Principal opposant en prison
Manifestement, le président sortant travaille fort pour que son parti, son clan politique, reste au pouvoir. Son principal opposant, Ousmane Sonko, le candidat d’une jeunesse révoltée, est en prison, et son parti a été dissous. Mais cela n’a pas suffi à neutraliser les forces de l’opposition qui dominaient la campagne électorale jusqu’à samedi.

Le Conseil constitutionnel a causé la surprise en acceptant la candidature du bras droit de Sonko, Bassirou Diomaye Faye, qui est aussi emprisonné. Toutefois, même derrière les barreaux, la candidature de Faye est plus populaire que celle du dauphin du président Sall. Le premier ministre actuel, Amadou Ba, se dirigeait apparemment vers une défaite presque assurée.

C’est une atmosphère de fin de régime, dit Aziz Fall. C’est le régime néocolonial qui arrive à sa fin dans toute l’Afrique de l’Ouest. C’est l’État néocolonial français, issu des indépendances, qui en train de se désagréger au Sahel. Il s’est effondré au Mali, au Burkina et au Niger. Les bastions du franc CFA restent quand même la Côte d’Ivoire et le Sénégal, les endroits où les investissements extérieurs sont importants. Ce sont eux qui ont joué la mondialisation à la française. Mais là, c’est une fin de régime qui est en train de s’annoncer pour toute la sous-région.

Exclusion
Samedi, le président a justifié le report de l’élection en invoquant des irrégularités dans le choix, par le Conseil constitutionnel, des candidats à l’élection présidentielle. Vingt candidatures ont été retenues, dont celle, controversée, de Bassirou Faye, un dirigeant du Pastef, le parti dissous d’Ousmane Sonko.

L’autre décision qui semble problématique pour le camp présidentiel, c’est le rejet de la candidature de Karim Wade. Le fils de l’ancien président Abdoulaye Wade et candidat du PDS, le Parti démocratique sénégalais, a été exclu en raison de sa double nationalité franco-sénégalaise. Cette exclusion aurait déstabilisé l’entourage du président, qui se cherche, semble-t-il, un nouveau porteur de ballon.
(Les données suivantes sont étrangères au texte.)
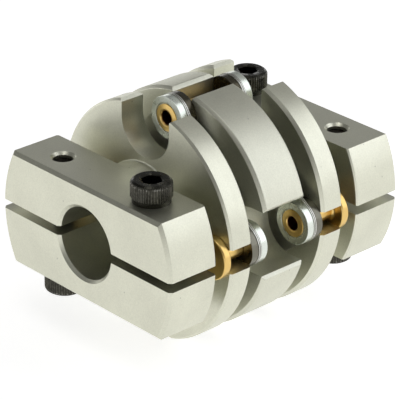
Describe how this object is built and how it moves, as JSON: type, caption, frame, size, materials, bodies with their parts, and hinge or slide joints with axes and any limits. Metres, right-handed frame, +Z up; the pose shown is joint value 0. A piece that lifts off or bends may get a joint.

Karim Wade aurait abandonné trop tardivement sa citoyenneté française, une renonciation signée le 16 janvier dernier par le tout nouveau premier ministre Gabriel Attal.

Le report de l’élection permet au camp présidentiel de gagner du temps, possiblement pour mousser une autre candidature, mais laquelle? Lundi soir, les députés du PDS, le parti de Karim Wade, ont voté avec les députés du parti présidentiel pour retarder les élections au 15 décembre 2024.

Il faut savoir que les anciens ennemis, Macky Sall et Karim Wade, se sont rapprochés ces derniers mois. Wade, surnommé le ministre du ciel et de la terre durant le deuxième mandat de son père, de 2007 à 2012, avait été condamné en 2015 à six ans de prison et à une amende de 308 millions de dollars pour enrichissement illégal. Libéré moins d’un an plus tard, il s’était exilé au Qatar pendant sept ans.

Proche de la France
Des proches de Macky Sall affirment au mensuel Jeune Afrique que le président comptait sur la candidature de Wade pour faire entrer son candidat, Amadou Ba, au deuxième tour. Mais il serait étonnant que les ténors de l’Alliance pour la république, le parti au pouvoir depuis 2012, acceptent que Karim Wade dirige une éventuelle coalition. L’impression de sa proximité avec la France d’Emmanuel Macron est un gros boulet à traîner. Les jeunes Sénégalais — 50 % de la population a moins de 20 ans — décrient sur tous les tons les abus d’une classe dirigeante encore proche de la France qui continue de favoriser les élites au détriment de la majorité.

C’est ce qui explique, raconte Aziz Fall, qui est un Sénégalais d’origine, le ressentiment d’une grande partie de la population, surtout de la jeunesse, dont les horizons de vie sont de plus en plus obscurs, des jeunes qui risquent leur vie dans le désert et les océans pour migrer. Il y a des archipels de prospérité qui n’en sont pas pour eux.

Ces jeunes — qui n’ont rien à perdre — disent depuis deux ans qu’ils sont prêts à mourir pour renverser cette classe politique, qu’ils jugent corrompue et qui dirige le pays depuis plus de 20 ans. Les partisans de l’opposition risquent fort de vouloir aussi profiter de ce délai pour descendre dans les rues afin de forcer le gouvernement à libérer de prison celui qui leur promet ce changement, Ousmane Sonko.

Depuis dimanche, 150 de ces opposants ont été interpellés par la police à Dakar, dont l’ancienne première ministre de Macky Sall, Aminata Touré.